Mumbai, Sept. 10: Asset management companies are forking out mega bucks to find managers for their mutual funds, sparking a major churn in an industry that is notoriously short on talent.

Result: an upheaval on an unprecedented scale.

There’s also a flipside to the story: careers of fund managers are running on turbocharge and there’s a growing disconnect between pay and performance as the mutual funds industry desperately struggles to retain fickle talent.

The compensation packets of fund managers are rising faster than the valuations of the investment corpuses that they are hired to manage.

“There has been an unprecedented growth in the equity corpus of the mutual fund houses. In the past one and a half years, the equity corpus of the whole industry has gone up 2.5 times,” said Dhirendra Kumar of Value Research. Industry circles say an average fund manager draws a minimum of Rs 50 lakh a year; the top-notch players get way above Rs 1 crore.

“No one is ready to change jobs without a minimum hike of 50 per cent and on the base salary which they currently draw, it sure works out to a neat sum,” says a portfolio manager.

Ironically, the sensex has also risen by nearly 50 per cent in the past year. However, the average returns posted by the diversified equity funds for the period have been a subdued 31.96 per cent, with barely a few managing to beat the sensex.

Despite the mind-boggling numbers, the fund houses are having trouble scouting for suitable stockpickers.

As a result, HSBC has temporarily decided not to name a captain of the team by deciding not to recruit a chief investment officer (CIO) for the time being. Last December, HSBC had hired Anup Maheshwari as chief investment officer from DSP Merrill Lynch Fund Managers but he left for an independent adviser role in less than a year. Now he has again gone back to DSP Merrill Lynch.

Private equity and hedge funds have arrived by the droves and have nobbled several fund managers.
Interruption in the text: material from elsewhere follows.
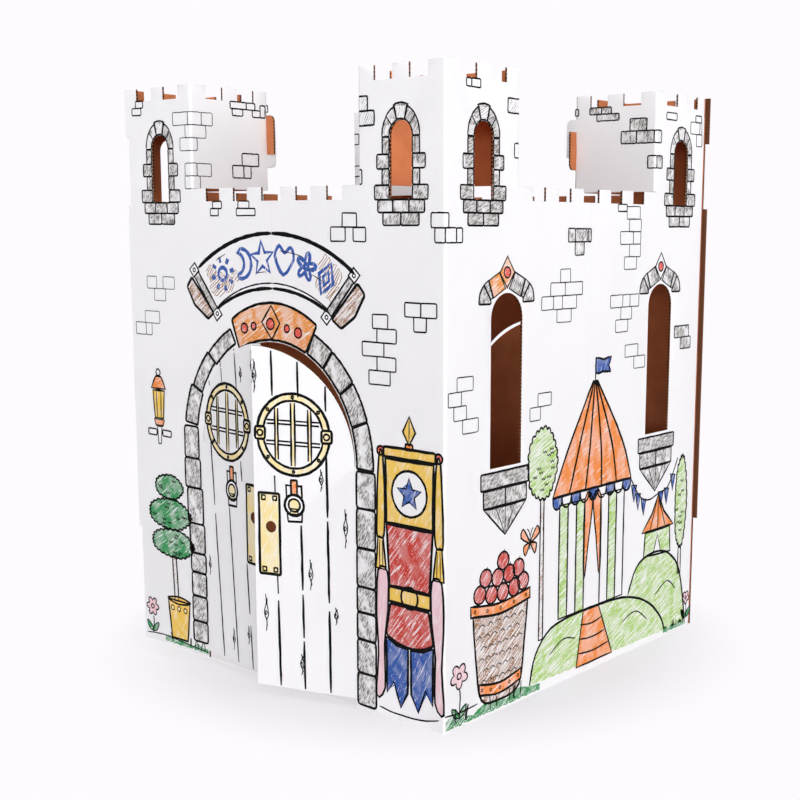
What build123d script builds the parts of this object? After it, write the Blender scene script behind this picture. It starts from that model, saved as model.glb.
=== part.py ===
from build123d import *
import math
import os

# A child's play castle that is folded from two equal die-cut blanks of single-wall corrugated board.
# Each blank makes a door wall, a window wall, the four tower flaps above them and one glue flap.
# X runs along the door wall, Y runs from front to back and Z runs up.
# The origin is at the middle of the plan, on the floor.

# Plan and heights of the castle, in millimetres
WALL_WIDTH = 812.0
WALL_DEPTH = 812.0
PARAPET_HEIGHT = 908.0
TOWER_RISE = 190.0
TOWER_SIDE = 190.0

# The board and how it is cut and creased
BOARD = 4.0
FOLD_RADIUS = 5.0
CUT = 1.0

# Battlements
TOWER_MERLON = 36.0
TOWER_MERLON_COUNT = 3
WALL_NOTCH = 38.0
MIDDLE_NOTCH = 50.0
WALL_MERLON_COUNT = 6
NOTCH_DEPTH = 24.0

# Narrow window in each tower face, with its sill a little below the parapet's top
TOWER_WINDOW_WIDTH = 48.0
TOWER_WINDOW_DROP = 24.0
TOWER_WINDOW_HEIGHT = 125.0

# Tall windows of the window wall, with the board that is left between their crowns and the parapet's top
WINDOW_WIDTH = 86.0
WINDOW_INSET = 160.0
WINDOW_SILL = 435.0
WINDOW_HEAD_BOARD = 177.0

# Arched doorway with two leaves, both a little open, each with a finger hole
DOORWAY_WIDTH = 406.0
DOORWAY_CROWN = 634.0
LEAF_LIFT = 14.0
LEFT_LEAF_ANGLE = 8.0
RIGHT_LEAF_ANGLE = 17.5
FINGER_HOLE = 21.0
FINGER_HOLE_INSET = 34.0
FINGER_HOLE_HEIGHT = 310.0

# Hooked tabs where two tower flaps cross, at half the height of the flaps
HOOK_REACH = 20.0
HOOK_SHORT = 25.0
HOOK_LONG = 50.0
HOOK_ROUND = 12.0
HOOK_CLEARANCE = 0.4

# Seams where the two blanks meet. The door wall's edge stands out past the corner as two lips.
SEAM_LIP = 9.0
WALL_LIP_START = 233.0
WALL_LIP_DROP = 30.0
TOWER_LIP_LENGTH = 90.0
GLUE_FLAP_WIDTH = 40.0
GLUE_FLAP_END = 14.0
GLUE_FLAP_TAPER = 20.0

HALF_WIDTH = WALL_WIDTH / 2
HALF_DEPTH = WALL_DEPTH / 2
TOWER_HEIGHT = PARAPET_HEIGHT + TOWER_RISE
TOWER_WINDOW_SILL = PARAPET_HEIGHT - TOWER_WINDOW_DROP
TOWER_WINDOW_CROWN = TOWER_WINDOW_SILL + TOWER_WINDOW_HEIGHT
WINDOW_CROWN = PARAPET_HEIGHT - WINDOW_HEAD_BOARD
FLAP_BOTTOM = PARAPET_HEIGHT + CUT
HOOK_MIDDLE = (FLAP_BOTTOM + TOWER_HEIGHT) / 2
DOORWAY_RADIUS = DOORWAY_WIDTH / 2
DOORWAY_SPRING = DOORWAY_CROWN - DOORWAY_RADIUS
LEAF_WIDTH = DOORWAY_RADIUS - CUT / 2


def block(left, right, low, high):
    """Rectangle between two distances along a panel and two heights."""
    return Pos((left + right) / 2, (low + high) / 2) * Rectangle(right - left, high - low)


def arched(middle, width, low, crown):
    """Opening with upright sides and a half-round head."""
    radius = width / 2
    spring = crown - radius
    return block(middle - radius, middle + radius, low, spring) + Pos(middle, spring) * Circle(radius)


def tower_notches(left, right):
    """Notches that leave equal merlons from one edge of a tower panel to the other."""
    gaps = TOWER_MERLON_COUNT - 1
    notch = (right - left - TOWER_MERLON_COUNT * TOWER_MERLON) / gaps
    low = TOWER_HEIGHT - NOTCH_DEPTH
    starts = [left + TOWER_MERLON + i * (TOWER_MERLON + notch) for i in range(gaps)]
    return Sketch() + [block(start, start + notch, low, TOWER_HEIGHT) for start in starts]


def parapet_notches(left, right):
    """Notches along a parapet, with a wider one in the middle."""
    gaps = WALL_MERLON_COUNT - 1
    merlon = (right - left - (gaps - 1) * WALL_NOTCH - MIDDLE_NOTCH) / WALL_MERLON_COUNT
    low = PARAPET_HEIGHT - NOTCH_DEPTH
    cuts = Sketch()
    edge = left
    for i in range(gaps):
        start = edge + merlon
        edge = start + (MIDDLE_NOTCH if i == gaps // 2 else WALL_NOTCH)
        cuts += block(start, edge, low, PARAPET_HEIGHT)
    return cuts


def panel(outline, corner, along, outward):
    """Board behind an outline of distance along and height. Its printed face looks outward."""
    face_plane = Plane(origin=corner, x_dir=along, z_dir=Vector(*along).cross(Vector(0, 0, 1)))
    behind = -1 if face_plane.z_dir.dot(Vector(*outward)) > 0 else 1
    return extrude(face_plane * outline, amount=behind * BOARD)


def square_fold(x, y, to_x, to_y, low, high):
    """Crease of a quarter turn whose outer corner is at x, y. The board lies towards to_x and to_y."""
    ring = Circle(FOLD_RADIUS) - Circle(FOLD_RADIUS - BOARD)
    half = FOLD_RADIUS / 2
    quarter = ring & Pos(-to_x * half, -to_y * half) * Rectangle(FOLD_RADIUS, FOLD_RADIUS)
    return extrude(Pos(x + to_x * FOLD_RADIUS, y + to_y * FOLD_RADIUS, low) * quarter, amount=high - low)


def door_wall():
    """Front panel with doorway, two half towers, parapet and the lips of the seam at its left edge."""
    right_tower = WALL_WIDTH - TOWER_SIDE
    fold_end = WALL_WIDTH - FOLD_RADIUS
    outline = block(0, fold_end, 0, PARAPET_HEIGHT)
    outline += block(0, TOWER_SIDE - FOLD_RADIUS, PARAPET_HEIGHT, TOWER_HEIGHT)
    outline += block(right_tower + FOLD_RADIUS, fold_end, PARAPET_HEIGHT, TOWER_HEIGHT)
    outline += block(-SEAM_LIP, 0, WALL_LIP_START, PARAPET_HEIGHT - WALL_LIP_DROP)
    outline += block(-SEAM_LIP, 0, TOWER_HEIGHT - TOWER_LIP_LENGTH, TOWER_HEIGHT)
    outline -= tower_notches(-SEAM_LIP, TOWER_SIDE)
    outline -= tower_notches(right_tower, WALL_WIDTH)
    outline -= parapet_notches(TOWER_SIDE, right_tower)
    for middle in (TOWER_SIDE / 2, WALL_WIDTH - TOWER_SIDE / 2):
        outline -= arched(middle, TOWER_WINDOW_WIDTH, TOWER_WINDOW_SILL, TOWER_WINDOW_CROWN)
    outline -= arched(HALF_WIDTH, DOORWAY_WIDTH, 0, DOORWAY_CROWN)
    return panel(outline, (-HALF_WIDTH, -HALF_DEPTH, 0), (1, 0, 0), (0, -1, 0))


def window_wall():
    """Side panel with two tall windows, from the corner crease to the crease of its glue flap."""
    glued_face = WALL_DEPTH - BOARD
    far_tower = WALL_DEPTH - TOWER_SIDE
    fold_end = glued_face - FOLD_RADIUS
    outline = block(FOLD_RADIUS, fold_end, 0, PARAPET_HEIGHT)
    outline += block(FOLD_RADIUS, TOWER_SIDE - FOLD_RADIUS, PARAPET_HEIGHT, TOWER_HEIGHT)
    outline += block(far_tower + FOLD_RADIUS, fold_end, PARAPET_HEIGHT, TOWER_HEIGHT)
    outline -= tower_notches(0, TOWER_SIDE)
    outline -= tower_notches(far_tower, WALL_DEPTH)
    outline -= parapet_notches(TOWER_SIDE, far_tower)
    for middle in (TOWER_SIDE / 2, WALL_DEPTH - TOWER_SIDE / 2):
        outline -= arched(middle, TOWER_WINDOW_WIDTH, TOWER_WINDOW_SILL, TOWER_WINDOW_CROWN)
    for middle in (WINDOW_INSET, WALL_DEPTH - WINDOW_INSET):
        outline -= arched(middle, WINDOW_WIDTH, WINDOW_SILL, WINDOW_CROWN)
    return panel(outline, (HALF_WIDTH, -HALF_DEPTH, 0), (0, 1, 0), (1, 0, 0))


def tower_flap(slot_opens_down):
    """Outline of a tower flap from its crease to its hooked tab.

    The two flaps of a tower cross at the tab. One has its slot open at the bottom, the other at the top.
    """
    slot_start = TOWER_SIDE - BOARD - HOOK_CLEARANCE
    slot_end = TOWER_SIDE + HOOK_CLEARANCE
    tip = TOWER_SIDE + HOOK_REACH
    low = HOOK_MIDDLE - (HOOK_SHORT if slot_opens_down else HOOK_LONG)
    high = HOOK_MIDDLE + (HOOK_LONG if slot_opens_down else HOOK_SHORT)
    tab = block(slot_start, tip, low, high)
    tip_corners = tab.vertices().group_by(Axis.X)[-1].sort_by(Axis.Y)
    tab = fillet(tip_corners[-1 if slot_opens_down else 0], HOOK_ROUND)
    outline = block(FOLD_RADIUS, slot_start, FLAP_BOTTOM, TOWER_HEIGHT) - tower_notches(0, TOWER_SIDE)
    outline += tab
    if slot_opens_down:
        return outline - block(slot_start, slot_end, low, HOOK_MIDDLE + HOOK_CLEARANCE)
    return outline - block(slot_start, slot_end, HOOK_MIDDLE - HOOK_CLEARANCE, high)


def tower_flaps():
    """The four flaps of one blank with the creases that carry them."""
    left = -HALF_WIDTH + TOWER_SIDE
    right = HALF_WIDTH - TOWER_SIDE
    near = -HALF_DEPTH + TOWER_SIDE
    far = HALF_DEPTH - TOWER_SIDE
    high_slot = tower_flap(slot_opens_down=False)
    low_slot = tower_flap(slot_opens_down=True)
    return [
        panel(high_slot, (left, -HALF_DEPTH, 0), (0, 1, 0), (1, 0, 0)),
        square_fold(left, -HALF_DEPTH, -1, 1, FLAP_BOTTOM, TOWER_HEIGHT),
        panel(high_slot, (right, -HALF_DEPTH, 0), (0, 1, 0), (-1, 0, 0)),
        square_fold(right, -HALF_DEPTH, 1, 1, FLAP_BOTTOM, TOWER_HEIGHT),
        panel(low_slot, (HALF_WIDTH, near, 0), (-1, 0, 0), (0, 1, 0)),
        square_fold(HALF_WIDTH, near, -1, -1, FLAP_BOTTOM, TOWER_HEIGHT),
        panel(low_slot, (HALF_WIDTH, far, 0), (-1, 0, 0), (0, -1, 0)),
        square_fold(HALF_WIDTH, far, -1, 1, FLAP_BOTTOM, TOWER_HEIGHT),
    ]


def glue_flap():
    """Flap that lies against the inside of the other blank's door wall."""
    glued_face = HALF_DEPTH - BOARD
    top = TOWER_HEIGHT - NOTCH_DEPTH - GLUE_FLAP_END
    outline = make_face(Polyline(
        (FOLD_RADIUS, GLUE_FLAP_END),
        (GLUE_FLAP_WIDTH, GLUE_FLAP_END + GLUE_FLAP_TAPER),
        (GLUE_FLAP_WIDTH, top - GLUE_FLAP_TAPER),
        (FOLD_RADIUS, top),
        close=True,
    ))
    flap = panel(outline, (HALF_WIDTH, glued_face, 0), (-1, 0, 0), (0, 1, 0))
    return [flap, square_fold(HALF_WIDTH, glued_face, -1, -1, GLUE_FLAP_END, top)]


def door_leaf(hinge_x, towards, angle):
    """Leaf cut out of the door wall and swung outwards on its crease, with the stretched crease itself."""
    arch = Pos(DOORWAY_RADIUS, DOORWAY_SPRING) * Circle(DOORWAY_RADIUS - CUT)
    head = arch & block(0, LEAF_WIDTH, DOORWAY_SPRING, DOORWAY_CROWN)
    outline = block(0, LEAF_WIDTH, LEAF_LIFT, DOORWAY_SPRING) + head
    outline -= Pos(DOORWAY_RADIUS - FINGER_HOLE_INSET, FINGER_HOLE_HEIGHT) * Circle(FINGER_HOLE / 2)
    swing = math.radians(angle)
    along = (towards * math.cos(swing), -math.sin(swing), 0)
    outward = (-towards * math.sin(swing), -math.cos(swing), 0)
    leaf = panel(outline, (hinge_x, -HALF_DEPTH, 0), along, outward)
    inner_edge = (hinge_x - outward[0] * BOARD, -HALF_DEPTH - outward[1] * BOARD)
    wedge = make_face(Polyline(
        (hinge_x, -HALF_DEPTH),
        (hinge_x, -HALF_DEPTH + BOARD),
        inner_edge,
        close=True,
    ))
    return [leaf, extrude(Pos(0, 0, LEAF_LIFT) * wedge, amount=DOORWAY_SPRING - LEAF_LIFT)]


def folded_blank():
    """One blank as it stands: door wall in front, window wall on the right."""
    pieces = [square_fold(HALF_WIDTH, -HALF_DEPTH, -1, 1, 0, TOWER_HEIGHT), window_wall()]
    pieces += tower_flaps()
    pieces += glue_flap()
    pieces += door_leaf(-DOORWAY_RADIUS, 1, LEFT_LEAF_ANGLE)
    pieces += door_leaf(DOORWAY_RADIUS, -1, RIGHT_LEAF_ANGLE)
    return door_wall().fuse(*pieces).clean()


os.makedirs("parts", exist_ok=True)

front_blank = folded_blank()
rear_blank = front_blank.rotate(Axis.Z, 180)

export_step(front_blank, "parts/front_folded_sheet.step")
export_step(rear_blank, "parts/rear_folded_sheet.step")
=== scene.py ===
"""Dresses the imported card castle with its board, its printed drawing, its crayon colours and a studio."""
import math
import random

import bpy
from bpy.props import FloatProperty, FloatVectorProperty, PointerProperty
from mathutils import Matrix, Vector


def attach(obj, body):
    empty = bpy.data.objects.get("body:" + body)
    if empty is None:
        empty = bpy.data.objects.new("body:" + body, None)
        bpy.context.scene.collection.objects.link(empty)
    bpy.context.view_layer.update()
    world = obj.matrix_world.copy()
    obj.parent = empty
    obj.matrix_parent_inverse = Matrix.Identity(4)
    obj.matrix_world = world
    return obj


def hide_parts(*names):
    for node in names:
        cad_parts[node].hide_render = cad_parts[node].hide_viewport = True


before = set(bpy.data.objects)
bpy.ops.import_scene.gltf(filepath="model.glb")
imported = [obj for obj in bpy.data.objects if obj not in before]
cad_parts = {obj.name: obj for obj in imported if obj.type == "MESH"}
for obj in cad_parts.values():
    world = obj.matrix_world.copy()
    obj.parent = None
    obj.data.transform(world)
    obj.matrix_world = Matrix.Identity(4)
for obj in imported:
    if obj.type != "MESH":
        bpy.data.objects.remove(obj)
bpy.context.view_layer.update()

bl_info = {
    "name": "Card castle",
    "version": (1, 0, 0),
    "blender": (4, 5, 0),
    "location": "View3D > Sidebar > Castle",
    "description": "Board, printed drawing, crayon colours and studio of a child's card castle",
    "category": "Object",
}

# One millimetre in the scene's metres; the lengths below are in millimetres and the angles in degrees
MM = 0.001
BOARD = 4.0
FOLD_RADIUS = 5.0
WALL = 812.0
TOWER = 190.0
WINDOW_MIDDLE = 95.0
DOOR_MIDDLE = WALL / 2
ARCH_CENTRE = (DOOR_MIDDLE, 431.0)
ARCH_RADIUS = 203.0
LEAF_WIDTH = 202.5
CREASE = 1.4
PEN_SPAN = 18.0
PEN_SPAN_ON_FOLD = 3.0
LAYER = 0.07
INK_THICK, INK_LIFT = 0.2, 0.12
PATCH_THICK, PATCH_LIFT = 0.14, -0.04
STROKE_THICK, STROKE_LIFT = 0.02, 0.065
WELD = 0.004
WALLS_FULL, WALLS_END = 6.0, 24.0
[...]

And to top it all, the regulatory headaches are also forcing the managers to give a serious thought to whether the risks involved with being a fund manager are worth it.

In the most recent instance, Sandip Sabharwal, the CIO of Lotus Mutual Fund, put in his papers as he was chargesheeted by the CBI in a six-year-old scam. The dearth of a suitable candidate to replace him has now forced the asset management house to defer its scheme launch by at least three to four months.

“This situation has seen many equity analysts being stepped up as fund managers,” said Sanjay Sinha, head of equities at SBI Mutual Fund.